Sheila: (picks up a bag of herbs) Of course, I wish you could’ve identified with something a little less icky, (shrugs) but developmentally speaking…
Willow: Mom, I’m not an age group. I’m me. Willow group.
Sheila: Oh, honey…
She puts down the bag and gets up to go over to her daughter.Sheila: I understand. (sits next to her)
Willow: No, you don’t. (faces her) Mom, this may be hard for you to accept, but I can do stuff. Nothing bad or dangerous, but I can do spells.
Sheila: You think you can, and that’s what concerns me. The delusions.
Willow: Mom, how would you know what I can do? I mean, the last time we had a conversation over three minutes, it was about the patriarchal bias of the Mr. Rogers Show.
Of course, it turns out the victims of the apparent crime are really a demon in disguise who wants to stir up fear and persecution. Righteous mobs are his kind of fun. When the demon’s spell on Sunnydale is broken, everything goes back to normal and Sheila’s interest in her daughter’s life wanes once more.

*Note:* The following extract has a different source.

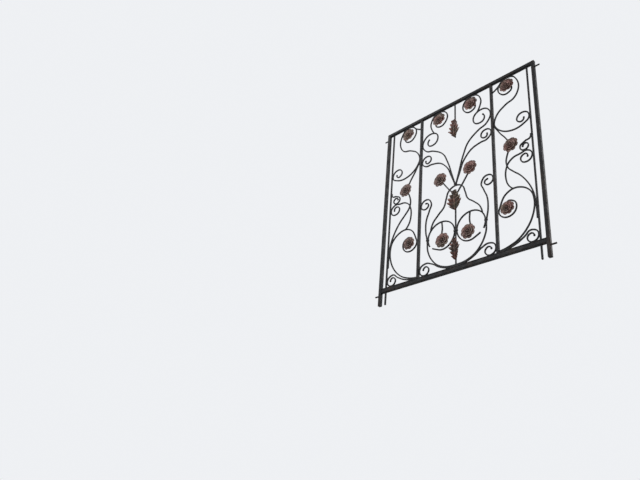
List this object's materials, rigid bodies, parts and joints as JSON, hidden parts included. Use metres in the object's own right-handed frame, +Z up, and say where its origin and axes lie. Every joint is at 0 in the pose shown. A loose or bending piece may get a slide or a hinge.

Willow starts in the show as a geeky science nerd who is kind of shy and only has one friend, the equally lame Xander. Buffy’s arrival in town stirs everything up and the three social outcasts form a very strong bond. Willow’s spellcasting develops as a way to help her friends which helps her feel like she fits in.
I had a partial Catholic upbringing and read Starhawk’s Spiral Dance in university. I bought the bells and candles and incense but I felt just as silly following a spell as I ever did praying in my bed at night and quit doing it. I had no faith in either of them.
Without reading the study, I have no way of knowing how the author concluded a television character was to blame for girls leaving mass en masse. Why has the church lost its grip on the social upbringing of these young women? What do the girls want and why isn’t the church providing it? I’m not advocating that these girls need to return to the fold and be good Catholics. I applaud their desire to see the world the pagan way instead of limiting themselves to church approved thinking. The church has stifled paganism long enough, in this minion’s opinion, crushing many smart and decent men and women in the process. There are many paths one can walk in the world and if a lot of girls choose to walk as Wiccans, well…
“Eight words the Wiccan Rede fulfill, An’ it harm none, do what ye will.”
I was just wondering – if BTVS did influence American women towards paganism, why is that a problem, and if so, then to who?
I’d be tempted to say that the base of the concern comes down to control. These days, laws are made that reflect cultural/societial trends that don’t lend themselves to traditional church-approved views. Church leaders would like to dictate every facet of life from conception to afterlife but there are many people in the world who disagree with them and their assumed influence. Churches are crippled by tradition and change, if it happens at all, takes generations. I expect these young women want change now, different choices now. More freedom of thought, more freedom over their bodies. More freedom to be whoever they can become. Not limited by a narrow, traditional view that fits people less and less the more and more they learn and grow. But, that’s just one minion’s opinion.